After six demanding weeks in southern Africa – with passport stamps from South Africa, Lesotho, Swaziland, Mozambique, Malawi, Zambia and Zimbabwe – it was time to head for the relative peace and tranquillity of South East Asia.
So I retrieved my suitcase in J’Burg and flew to Phnom Penh on 28 January 2013. Why Cambodia? The people are friendly; the food is fresh; the weather is hot and humid. Further, it is cheap and an easy place to live, as I had discovered my first trip here in 2006.

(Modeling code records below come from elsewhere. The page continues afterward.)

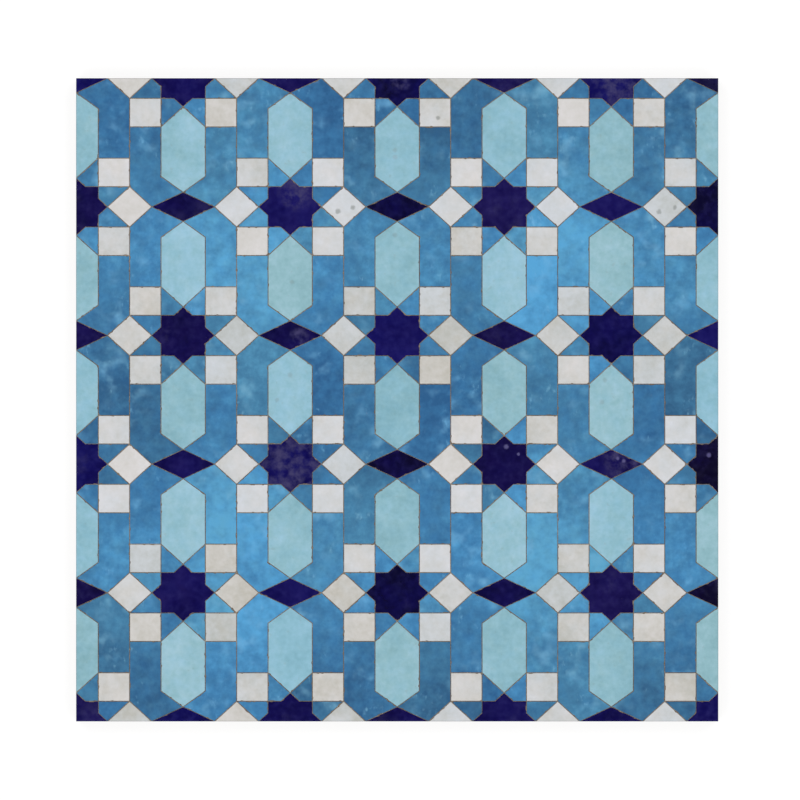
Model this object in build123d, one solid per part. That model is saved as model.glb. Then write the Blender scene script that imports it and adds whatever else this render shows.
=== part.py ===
"""A square panel of zellige mosaic: hand-cut glazed terracotta tiles set in a mortar bed.

The panel lies flat with its glazed faces up. X runs across the pattern, Y up it and Z out of it.
The origin is the centre of the back. The pattern repeats on a brick lattice: an eight-pointed
star stands at every other lattice point and a diamond at the points between. White squares ring
each star, a long hexagon joins each star to the diamond above or below it, and blue tiles fill
the rest. Every size below is in millimetres, and tile sizes run from joint centre to joint
centre. The tiles are a little wider than they are tall.
"""

from build123d import *
import math
import os

# Driving dimensions: the pattern
square_width = 29.8          # small white square, across the panel
square_height = 27.1         # small white square, up the panel
hexagon_length = 81.4        # from its star's tip to its diamond's tip
hexagon_blunt_rise = 15.1    # height of the blunter end, next to the diamond
diamond_half_height = 13.8   # from its centre to the hexagon's tip
columns = 6                  # column spaces across the panel
rows = 5                     # row spaces up the panel

# Driving dimensions: the tiles and their bed
joint_width = 0.9            # gap between two glazed faces
tile_thickness = 11.0        # from the glazed face to the tile's back
side_lean = 9.0              # degrees that a chiselled side leans in towards the tile's back
bed_thickness = 9.0          # mortar under the tiles
joint_recess = 0.6           # the mortar in the joints stops this far below the faces

# What follows from them
star_half_width = square_width / math.sqrt(2)
star_half_height = square_height / math.sqrt(2)
column_pitch = 2 * (star_half_width + square_width)
row_pitch = square_height + hexagon_length + diamond_half_height
panel_width = columns * column_pitch
panel_height = rows * row_pitch
face_level = bed_thickness + tile_thickness
joint_level = face_level - joint_recess


def cut_tile(outline):
    """A tile from its outline on the joint centre lines: flat glazed face, sides leaning in below it."""
    face = offset(outline, amount=-joint_width / 2, kind=Kind.INTERSECTION)
    blank = extrude(Pos(0, 0, face_level) * face, amount=-tile_thickness)
    sides = blank.faces().filter_by(Axis.Z, reverse=True)
    return draft(sides, neutral_plane=Plane.XY.offset(face_level), angle=-side_lean)


def star_outline():
    """Two squares laid over each other, one of them turned an eighth of a turn."""
    upright = Rectangle(2 * star_half_width, 2 * star_half_height)
    turned = diamond_shape(square_width, square_height)
    return upright + turned


def diamond_shape(half_width, half_height):
    return make_face(
        Polyline((half_width, 0), (0, half_height), (-half_width, 0), (0, -half_height), close=True)
    )


def square_outline():
    """The small square off the star's upper right corner."""
    centre = Pos(star_half_width + square_width / 2, star_half_height + square_height / 2)
    return centre * Rectangle(square_width, square_height)


def hexagon_outline():
    """The long hexagon above a star: square shoulders at the star, a blunter end at the diamond."""
    star_shoulder = square_height + star_half_height
    blunt_tip = square_height + hexagon_length
    blunt_shoulder = blunt_tip - hexagon_blunt_rise
    return make_face(
        Polyline(
            (0, square_height),
            (star_half_width, star_shoulder),
            (star_half_width, blunt_shoulder),
            (0, blunt_tip),
            (-star_half_width, blunt_shoulder),
            (-star_half_width, star_shoulder),
            close=True,
        )
    )


def side_kite_outline():
    """The small blue tile between a star's upper right corner and its right tip."""
    notch = square_height - star_half_height
    return make_face(
        Polyline(
            (star_half_width, star_half_height),
            (star_half_width + square_width, star_half_height),
            (square_width, 0),
            (star_half_width, notch),
            close=True,
        )
    )


def top_kite_outline():
    """The small blue tile between a star's upper right corner and its top tip."""
    notch = square_width - star_half_width
    return make_face(
        Polyline(
            (star_half_width, star_half_height),
            (star_half_width, star_half_height + square_height),
            (0, square_height),
            (notch, star_half_height),
            close=True,
        )
    )


def boot_outline():
    """The long blue tile up the right side of a hexagon, with its toe under the diamond."""
    heel = star_half_height + square_height
    outer_side = star_half_width + square_width
    diamond_tip = row_pitch - diamond_half_height
    return make_face(
        Polyline(
            (star_half_width, heel),
            (outer_side, heel),
            (outer_side, row_pitch - star_half_height),
            (square_width, row_pitch),
            (0, diamond_tip),
            (star_half_width, diamond_tip - hexagon_blunt_rise),
            close=True,
        )
    )


def lattice_point(column, row):
    return column * column_pitch - panel_width / 2, row * row_pitch - panel_height / 2


def has_star(column, row):
    return (column + row) % 2 == 0


def on_panel(column, row):
    return 0 <= column <= columns and 0 <= row <= rows


def lay(tile, column, row):
    """The tile at a lattice point, sawn off square where it crosses the panel's edge."""
    x, y = lattice_point(column, row)
    laid = Pos(x, y) * tile
    box = laid.bounding_box()
    inside = abs(box.center().X) + box.size.X / 2 < panel_width / 2
    inside = inside and abs(box.center().Y) + box.size.Y / 2 < panel_height / 2
    return laid if inside else laid & panel_block


def lay_round_stars(tile):
    """The tile in all four quarters round every star, as far as the panel reaches."""
    turned = {
        (1, 1): tile,
        (-1, 1): mirror(tile, about=Plane.YZ),
        (1, -1): mirror(tile, about=Plane.XZ),
        (-1, -1): mirror(mirror(tile, about=Plane.YZ), about=Plane.XZ),
    }
    return [
        lay(piece, column, row)
        for column, row in stars
        for (right, up), piece in turned.items()
        if on_panel(column + right, row + up)
    ]


def lay_hexagons(tile):
    """A hexagon above and below every star."""
    hanging = mirror(tile, about=Plane.XZ)
    upper = [lay(tile, column, row) for column, row in stars if row < rows]
    lower = [lay(hanging, column, row) for column, row in stars if row > 0]
    return upper + lower


def lay_turned_squares(tile):
    """A turned square midway between every star and the diamonds beside it."""
    return [
        lay(tile, column + 0.5, row)
        for column in range(columns)
        for row in range(rows + 1)
    ]


points = [(column, row) for column in range(columns + 1) for row in range(rows + 1)]
stars = [point for point in points if has_star(*point)]
diamonds = [point for point in points if not has_star(*point)]

panel_block = Pos(0, 0, face_level / 2) * Box(panel_width, panel_height, face_level)

star = cut_tile(star_outline())
diamond = cut_tile(diamond_shape(square_width, diamond_half_height))

tiles = {
    "cobalt_stars": [lay(star, column, row) for column, row in stars],
    "cobalt_diamonds": [lay(diamond, column, row) for column, row in diamonds],
    "white_squares": lay_round_stars(cut_tile(square_outline())),
    "white_turned_squares": lay_turned_squares(cut_tile(diamond_shape(star_half_width, star_half_height))),
    "turquoise_hexagons": lay_hexagons(cut_tile(hexagon_outline())),
    "blue_kites": lay_round_stars(cut_tile(side_kite_outline())) + lay_round_stars(cut_tile(top_kite_outline())),
    "blue_boots": lay_round_stars(cut_tile(boot_outline())),
}

# The mortar fills every joint and lies under every tile
poured = Pos(0, 0, joint_level / 2) * Box(panel_width, panel_height, joint_level)
mortar_bed = poured - [tile for laid in tiles.values() for tile in laid]

os.makedirs("parts", exist_ok=True)
for name, laid in tiles.items():
    export_step(Compound(children=[solid for tile in laid for solid in tile.solids()]), f"parts/{name}.step")
export_step(mortar_bed, "parts/mortar_bed.step")

print("panel", round(panel_width, 1), round(panel_height, 1), round(face_level, 1))
print("tiles", {name: len(laid) for name, laid in tiles.items()})
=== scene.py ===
"""A panel of zellige mosaic: hand-cut glazed tiles in a mortar bed, seen from straight above.

The panel lies flat with its glazed faces up. X runs across the pattern, Y up it and Z out of it, and
the origin is the centre of the back. Everything is in metres. The pattern stands on a lattice of
columns and rows: an eight-pointed star at every other point, and a diamond at the points between.
"""

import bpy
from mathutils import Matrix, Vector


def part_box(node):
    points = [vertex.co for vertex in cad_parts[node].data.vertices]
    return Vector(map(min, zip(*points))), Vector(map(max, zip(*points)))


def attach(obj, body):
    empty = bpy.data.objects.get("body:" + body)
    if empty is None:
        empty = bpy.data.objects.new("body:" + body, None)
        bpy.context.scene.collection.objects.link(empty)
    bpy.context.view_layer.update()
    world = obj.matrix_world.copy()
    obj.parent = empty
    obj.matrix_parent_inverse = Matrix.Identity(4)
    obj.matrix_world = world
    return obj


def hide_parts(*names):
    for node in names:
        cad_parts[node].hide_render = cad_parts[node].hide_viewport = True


bl_info = {
    "name": "Zellige Mosaic Panel",
    "version": (1, 0, 0),
    "blender": (4, 5, 0),
    "location": "3D View > Sidebar > Zellige",
    "description": "Hand-cut glazed tiles in their mortar bed, with a plain studio round them",
    "category": "Add Mesh",
}

import math

import bmesh
import bpy
import numpy as np
from bpy.props import FloatProperty, FloatVectorProperty, IntProperty, PointerProperty
from bpy.types import Operator, Panel, PropertyGroup

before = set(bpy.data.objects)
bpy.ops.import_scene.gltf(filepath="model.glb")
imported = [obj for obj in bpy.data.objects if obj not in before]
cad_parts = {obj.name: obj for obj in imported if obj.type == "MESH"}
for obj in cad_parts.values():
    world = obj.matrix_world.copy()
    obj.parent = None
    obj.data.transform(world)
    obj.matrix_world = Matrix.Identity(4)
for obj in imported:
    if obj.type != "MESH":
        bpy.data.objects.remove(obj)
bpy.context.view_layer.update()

MM = 0.001
panel_width, panel_height = (high - low for low, high in list(zip(*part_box("mortar_bed")))[:2])
face_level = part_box("cobalt_stars")[1][2]
SQUARE_WIDTH = panel_width / 12 / (1 + math.sqrt(0.5))  # from the panel's six columns


def number(**fixed):
    """A maker of one kind of number, from its name, description and default."""
    def make(name, description, default, **own):
        return FloatProperty(name=name, description=description, default=default, **{**fixed, **own})

    return make


plain = number(min=0)
length = number(min=0, precision=5, unit="LENGTH")
angle = number(subtype="ANGLE")
share = number(min=0, subtype="FACTOR")


def colour(name, description, *screen):
    """A colour given as it looks on a screen, 0 to 255, and kept as the light Blender works with."""
    light = [((part / 255 + 0.055) / 1.055) ** 2.4 if part > 10 else part / 255 / 12.92 for part in screen]
    return FloatVectorProperty(
        name=name, description=description, default=light, min=0, max=1, subtype="COLOR"
    )


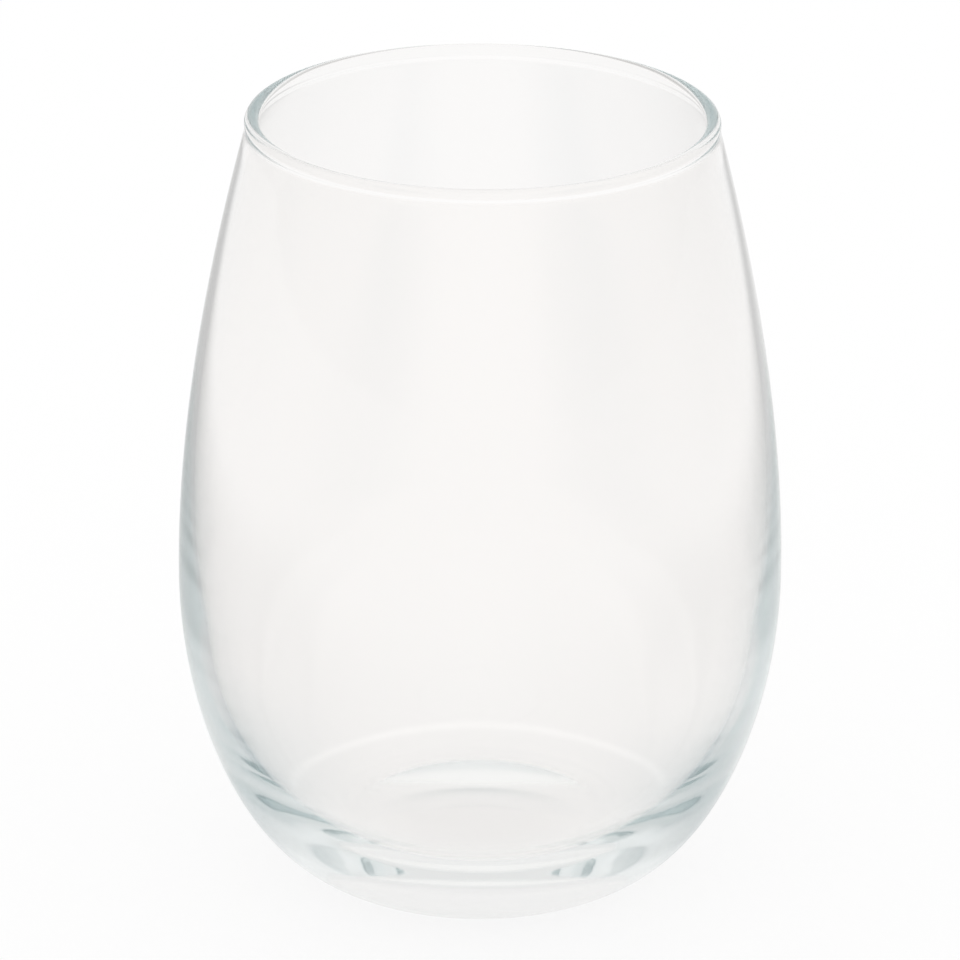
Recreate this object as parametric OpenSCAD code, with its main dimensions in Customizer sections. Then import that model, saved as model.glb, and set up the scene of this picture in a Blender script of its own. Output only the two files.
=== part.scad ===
// Stemless wine glass, one piece of clear glass turned about the Z axis.
// It stands on Z = 0 on a narrow ring, and the origin is the middle of that ring.
// The outline is drawn as radius and height, and then revolved once.

/* [Overall] */
// Height from the table to the top of the rim
glass_h = 118; // [110:1:132]
// Outside diameter at the widest point
belly_d = 90; // [84:1:94]
// Height of the widest point above the table
belly_h = 46.5; // [42:0.5:54]

/* [Rim] */
// Outside diameter of the rounded rim
rim_d = 69; // [66:1:76]
// Angle by which the wall leans inwards at the rim, in degrees
rim_lean = 15; // [12:1:20]
// Diameter of the rounded bead that runs round the rim
bead_d = 2.2; // [2:0.1:3]
// Radius of the blend from the bead into the wall
bead_blend_r = 3; // [1:0.5:5]

/* [Foot] */
// Outside diameter of the flat ring that the glass stands on
foot_d = 42; // [36:1:48]
// Width of that flat ring
foot_land = 2; // [1:0.2:3]
// Height of the shallow hollow under the base, at its middle
push_up_h = 0.3; // [0.2:0.1:1.2]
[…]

My $342 a month pension from Canada, for example, covers the rent, electricity and a bottle of single malt. And it is more than most people here make in a month. The street – and the poverty that goes with it – is very close and I’ve gotten to know the people who live at the garbage dump. Consequently, I never forget – not even a nanosecond – how fortunate I am. White, educated, and good passports translates as absolutely nothing to whine about.

More on the Kingdom
Cambodia is sandwiched between Vietnam to the east and Thailand to the west. The country continues to struggles to recover from the ravages waged by Pol Pot and his henchmen from 1976 to 1979. During this short time, they exterminated about 25 percent of the population. Educated people were on the hit list and the country has yet to develop an intelligencia. The Killing Fields and the torturous Toul Sueng Museum are now major tourist attractions. The skulls and long bones on disaply are a touch overwhelming.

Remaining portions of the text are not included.